When to Use Fraction Output vs Decimal Output
Choose fraction output when exactness is required, such as algebra classwork, symbolic manipulation, or proofs. Choose decimal output when estimating, graphing, or communicating results in applied contexts. The strongest learners move fluently between both forms and know when each is appropriate.
- Fraction-first contexts: classroom algebra, exact comparisons, symbolic substitutions.
- Decimal-first contexts: quick checks, data summaries, chart visualization, applied engineering approximations.
FAQ: Free Equation Calculator with Fractions
Is this calculator really free?
Yes. You can enter and solve equations without payment, and you can use it repeatedly for class practice or homework verification.
Can I type mixed numbers?
Yes. Enter mixed numbers with a space, such as 1 3/4. The calculator converts them internally and solves the equation.
What if my equation has no single answer?

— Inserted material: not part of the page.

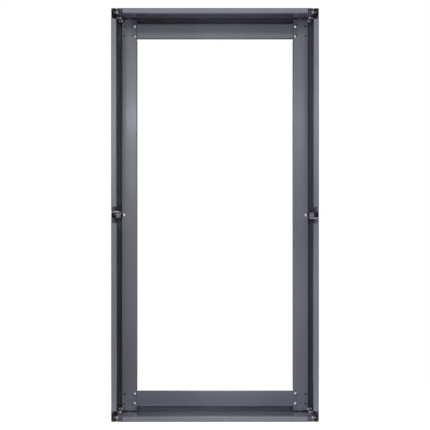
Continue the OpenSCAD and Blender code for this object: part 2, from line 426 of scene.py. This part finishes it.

The calculator checks degenerate cases. If variable terms cancel out, it reports either no solution or infinitely many solutions depending on constants.
Is it good for exam prep?
Yes, when used as a checker. For exam readiness, solve manually first, then validate with the calculator. This keeps your mental math and algebra process strong.
Final Takeaway
A free equation calculator with fractions is most powerful when used deliberately. It should not replace foundational reasoning, but it can dramatically improve practice quality, error detection, and confidence. Use exact fraction input, review every algebra step, validate by substitution, and switch between fraction and decimal views based on context. Over time, this approach turns fraction equations from a pain point into a repeatable strength.